[begin Given data]

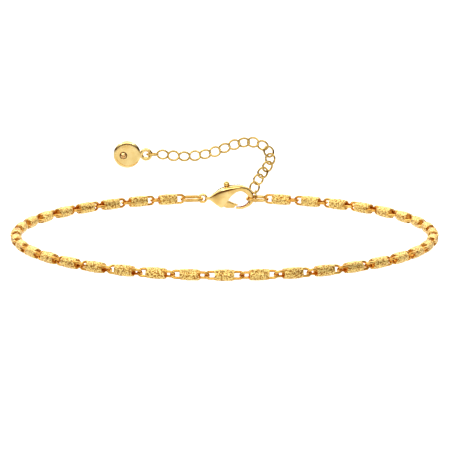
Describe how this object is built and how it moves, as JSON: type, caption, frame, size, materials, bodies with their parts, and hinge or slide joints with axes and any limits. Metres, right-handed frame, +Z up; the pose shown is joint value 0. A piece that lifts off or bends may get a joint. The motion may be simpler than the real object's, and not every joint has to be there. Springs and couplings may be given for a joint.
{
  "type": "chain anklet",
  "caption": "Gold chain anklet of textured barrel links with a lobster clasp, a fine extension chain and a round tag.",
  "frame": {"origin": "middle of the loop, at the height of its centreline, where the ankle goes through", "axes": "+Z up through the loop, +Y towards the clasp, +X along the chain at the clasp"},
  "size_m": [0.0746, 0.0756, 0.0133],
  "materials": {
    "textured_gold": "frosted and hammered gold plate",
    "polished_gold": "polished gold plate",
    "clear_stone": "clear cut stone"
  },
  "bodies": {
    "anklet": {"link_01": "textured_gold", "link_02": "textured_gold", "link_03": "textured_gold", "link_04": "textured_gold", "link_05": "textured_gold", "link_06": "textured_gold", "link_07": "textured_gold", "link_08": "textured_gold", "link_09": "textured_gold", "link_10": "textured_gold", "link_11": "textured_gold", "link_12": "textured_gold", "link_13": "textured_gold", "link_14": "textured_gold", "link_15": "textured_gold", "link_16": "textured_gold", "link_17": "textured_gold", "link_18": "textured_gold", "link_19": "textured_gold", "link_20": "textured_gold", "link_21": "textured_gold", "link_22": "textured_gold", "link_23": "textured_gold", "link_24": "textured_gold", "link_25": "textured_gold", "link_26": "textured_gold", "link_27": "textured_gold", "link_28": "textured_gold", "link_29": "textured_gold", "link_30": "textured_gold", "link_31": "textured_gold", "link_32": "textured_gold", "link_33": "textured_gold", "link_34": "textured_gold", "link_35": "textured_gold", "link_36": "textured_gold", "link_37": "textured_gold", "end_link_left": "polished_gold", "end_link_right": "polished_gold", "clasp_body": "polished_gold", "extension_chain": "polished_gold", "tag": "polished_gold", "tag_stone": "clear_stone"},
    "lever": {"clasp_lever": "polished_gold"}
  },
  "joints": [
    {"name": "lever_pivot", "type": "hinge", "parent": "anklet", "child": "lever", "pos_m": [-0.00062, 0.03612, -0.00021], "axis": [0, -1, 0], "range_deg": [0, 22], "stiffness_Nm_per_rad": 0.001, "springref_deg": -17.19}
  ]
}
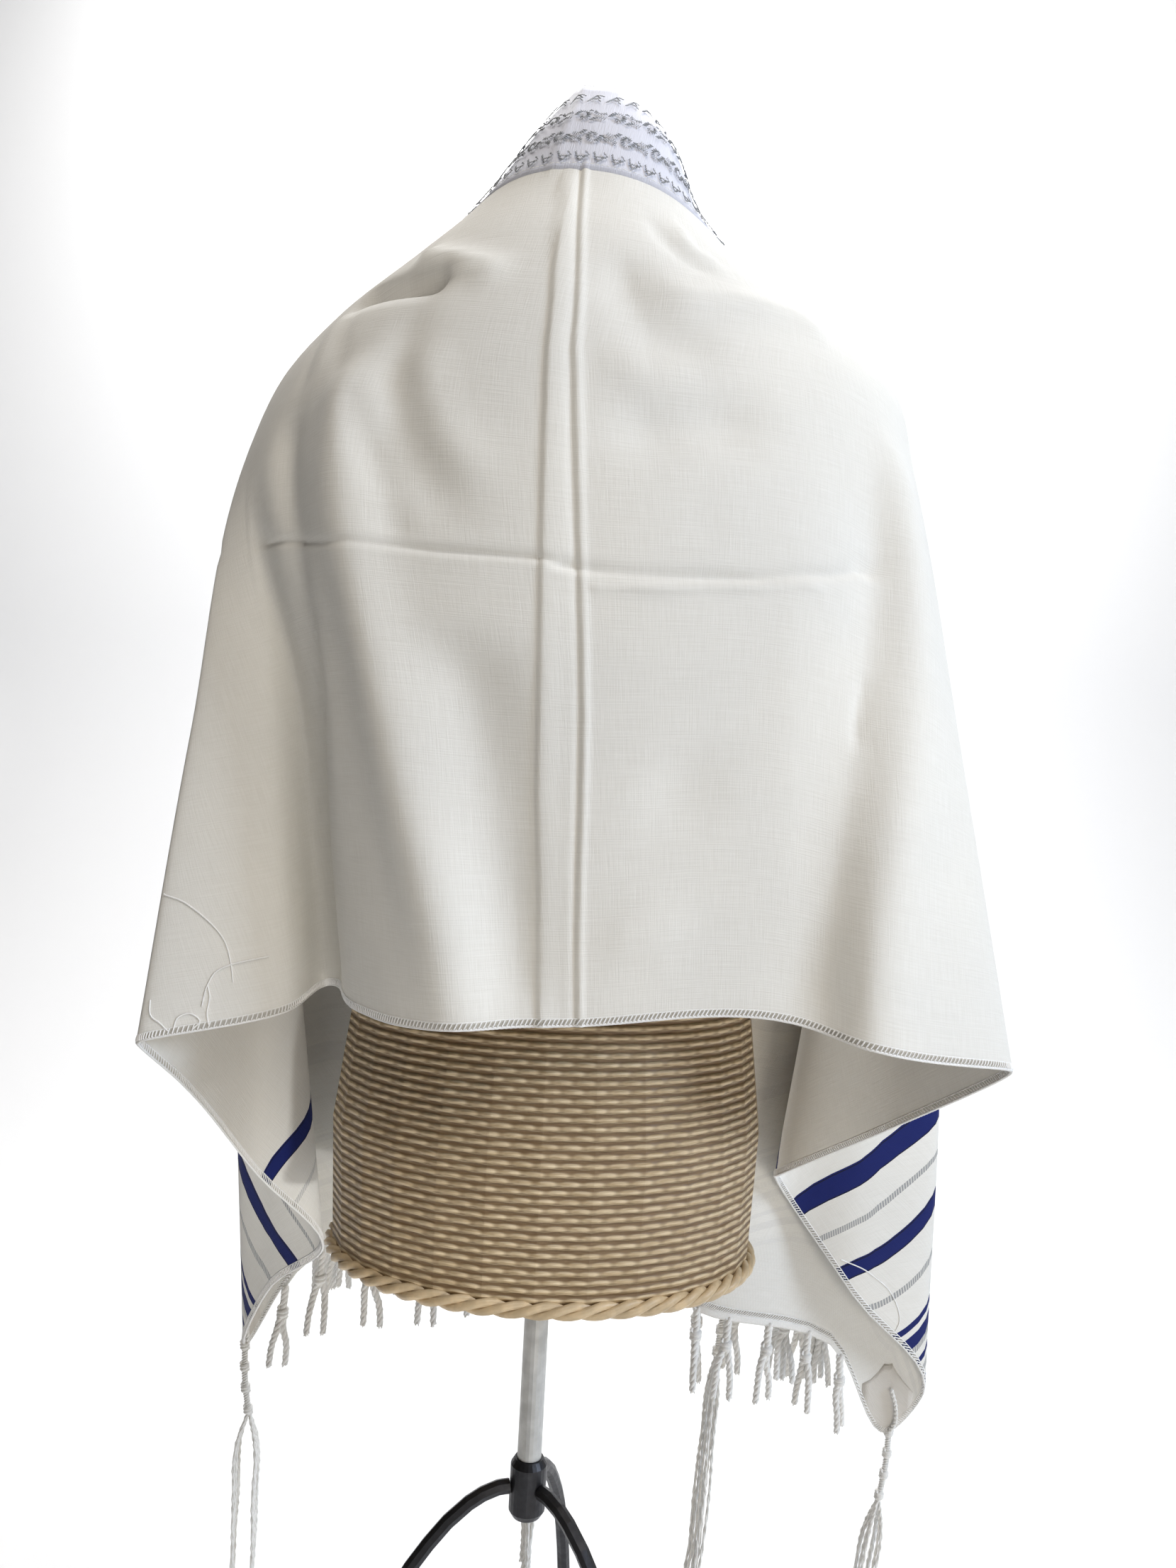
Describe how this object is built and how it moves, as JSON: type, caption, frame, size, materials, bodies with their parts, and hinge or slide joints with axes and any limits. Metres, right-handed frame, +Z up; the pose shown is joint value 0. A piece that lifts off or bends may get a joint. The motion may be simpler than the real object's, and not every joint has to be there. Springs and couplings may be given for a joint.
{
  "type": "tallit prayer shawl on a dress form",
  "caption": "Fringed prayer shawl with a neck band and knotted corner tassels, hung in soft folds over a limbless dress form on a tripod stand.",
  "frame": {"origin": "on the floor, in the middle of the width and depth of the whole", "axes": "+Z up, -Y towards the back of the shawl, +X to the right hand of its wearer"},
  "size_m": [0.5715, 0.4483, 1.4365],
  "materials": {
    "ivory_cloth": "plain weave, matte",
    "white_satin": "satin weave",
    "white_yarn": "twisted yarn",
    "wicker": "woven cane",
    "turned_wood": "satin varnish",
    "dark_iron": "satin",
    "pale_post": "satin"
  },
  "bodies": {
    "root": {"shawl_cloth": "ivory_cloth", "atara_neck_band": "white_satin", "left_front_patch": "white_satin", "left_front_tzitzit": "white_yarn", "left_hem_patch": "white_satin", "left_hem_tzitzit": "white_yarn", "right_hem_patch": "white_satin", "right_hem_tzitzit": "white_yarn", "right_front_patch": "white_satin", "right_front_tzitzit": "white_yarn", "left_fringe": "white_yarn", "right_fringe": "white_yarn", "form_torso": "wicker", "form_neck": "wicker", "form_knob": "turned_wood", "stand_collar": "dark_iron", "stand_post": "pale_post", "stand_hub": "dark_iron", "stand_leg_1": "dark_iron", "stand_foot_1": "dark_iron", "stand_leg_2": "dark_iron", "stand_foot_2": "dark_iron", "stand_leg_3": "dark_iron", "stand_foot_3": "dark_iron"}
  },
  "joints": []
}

[end Given data]
[begin Given data]

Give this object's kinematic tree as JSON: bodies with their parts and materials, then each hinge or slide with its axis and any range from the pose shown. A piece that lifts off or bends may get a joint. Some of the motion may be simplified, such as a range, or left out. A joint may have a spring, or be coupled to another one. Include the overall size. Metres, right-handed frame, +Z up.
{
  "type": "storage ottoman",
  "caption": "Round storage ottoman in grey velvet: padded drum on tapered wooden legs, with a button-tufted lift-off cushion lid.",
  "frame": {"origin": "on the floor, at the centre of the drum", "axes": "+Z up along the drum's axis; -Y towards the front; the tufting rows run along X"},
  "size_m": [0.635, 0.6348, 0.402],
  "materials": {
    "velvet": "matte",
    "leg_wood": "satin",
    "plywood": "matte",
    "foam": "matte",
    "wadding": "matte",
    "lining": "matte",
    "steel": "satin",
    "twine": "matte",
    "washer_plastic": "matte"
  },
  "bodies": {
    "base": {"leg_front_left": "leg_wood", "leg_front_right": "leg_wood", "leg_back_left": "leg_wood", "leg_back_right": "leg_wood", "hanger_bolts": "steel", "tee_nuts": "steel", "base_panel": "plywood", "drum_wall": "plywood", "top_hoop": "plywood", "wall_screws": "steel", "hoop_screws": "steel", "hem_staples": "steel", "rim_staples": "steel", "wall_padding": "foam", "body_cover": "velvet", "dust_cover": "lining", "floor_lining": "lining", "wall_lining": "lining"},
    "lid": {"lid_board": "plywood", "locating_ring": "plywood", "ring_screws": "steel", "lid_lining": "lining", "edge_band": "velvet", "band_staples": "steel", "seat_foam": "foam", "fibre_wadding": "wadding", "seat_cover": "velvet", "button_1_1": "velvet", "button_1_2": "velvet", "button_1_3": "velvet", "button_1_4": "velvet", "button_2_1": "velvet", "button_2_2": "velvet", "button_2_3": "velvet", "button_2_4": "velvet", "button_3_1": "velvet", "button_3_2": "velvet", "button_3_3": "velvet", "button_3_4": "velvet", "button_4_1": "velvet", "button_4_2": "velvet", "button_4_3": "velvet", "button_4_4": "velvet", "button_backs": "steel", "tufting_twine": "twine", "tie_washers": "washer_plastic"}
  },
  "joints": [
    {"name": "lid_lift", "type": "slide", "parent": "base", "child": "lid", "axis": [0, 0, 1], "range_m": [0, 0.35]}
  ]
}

[end Given data]

- [What the task asks] Using the data above, say how many lines include "caption". No other reply is needed.

- [Task response] 5